While saying that Nigeria’s economy grew by about 6.4 per cent in the first three quarters of 2012, the minister added that it was set to continue at a similar pace in 2013 according to independent forecasts.

He said the government had reduced the country’s fiscal deficit to only 2.17 per cent of GDP in the 2013 budget while rebalancing its spending in favour of capital expenditure.

These achievements, he added, had already received endorsement from international rating agencies.

Maku  said at a time when many advanced and emerging markets were being downgraded, Fitch and S&P had upgraded the nation’s sovereign country ratings.

He added that the inclusion of Nigeria’s sovereign bonds in the emerging market bond indices of JP Morgan and Barclays also testified to the growing confidence of the international investment community in the economy.

Also, Special Adviser to President Goodluck Jonathan on Political Affairs, Mr.
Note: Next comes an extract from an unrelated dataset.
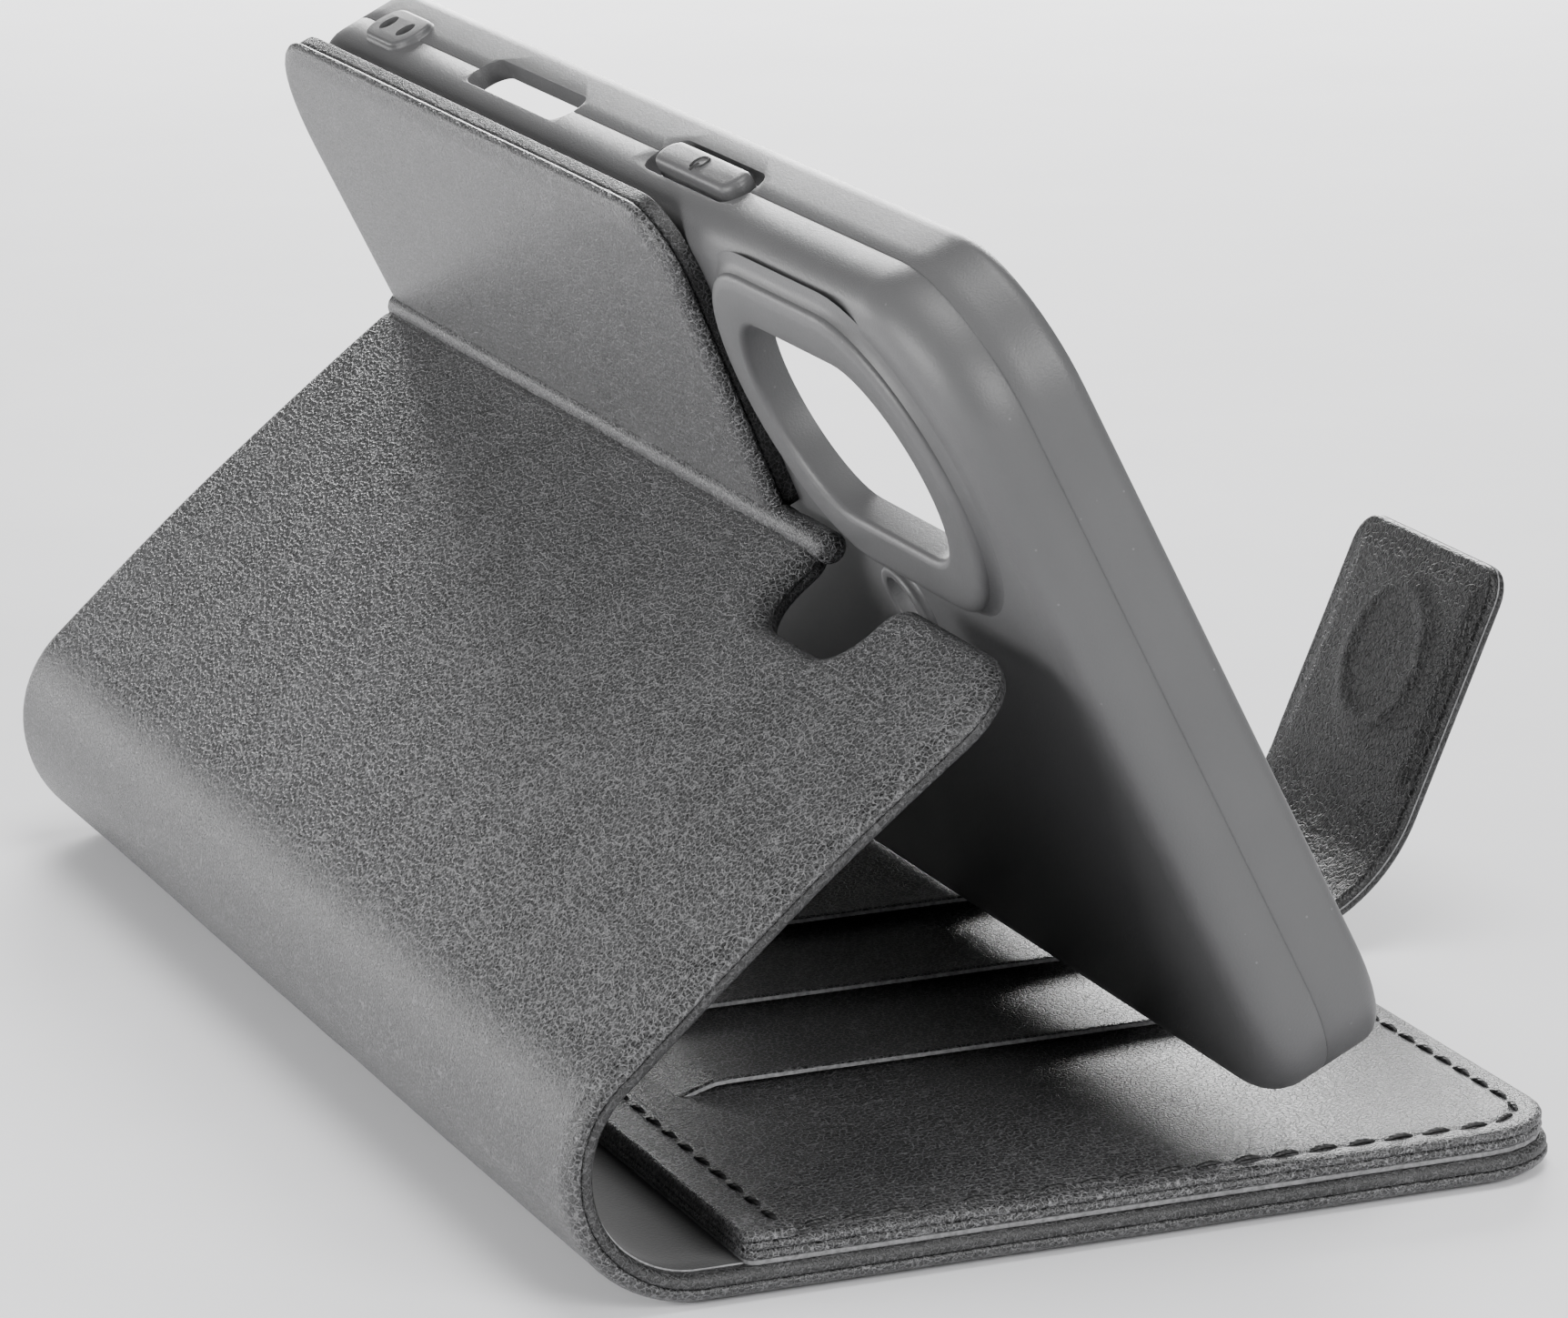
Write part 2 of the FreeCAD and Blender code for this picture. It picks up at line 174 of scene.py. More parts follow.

Ahmed Gulak, accused the Olusegun Obasanjo Administration of wasting $16bn on power supply.

Gulak was  reacting to Ezekwesili’s statement.,

However,  an aide of former President Olusegun Obasanjo, who asked not to be named, said, “He (Gulak) must be ignorant. Everybody knows that former President Olusegun Obasanjo’s power project had led to the improvement of power supply in the country.”

Gulak, in an interview with one of  our correspondents in Abuja, claimed that the Olusegun Obasanjo administration, where Ezekwesili served as a minister, spent $16bn on power, with no improvement.

Gulak, who insisted that Nigerians had yet to benefit from the huge investment, accused Ezekwesili of castigating the Jonathan administration because she was left out of  the government.

He  queried, “When Ezekwesili was there in government what did she do?

Was it not under the Obasanjo Administration where she served that we spent $16bn on power. Did we get the power? I’m asking?”

“You see these people are making all these statements because they are out of government. What she has said is not true, it is unfortunate, it is pathetic, because it is incorrect.”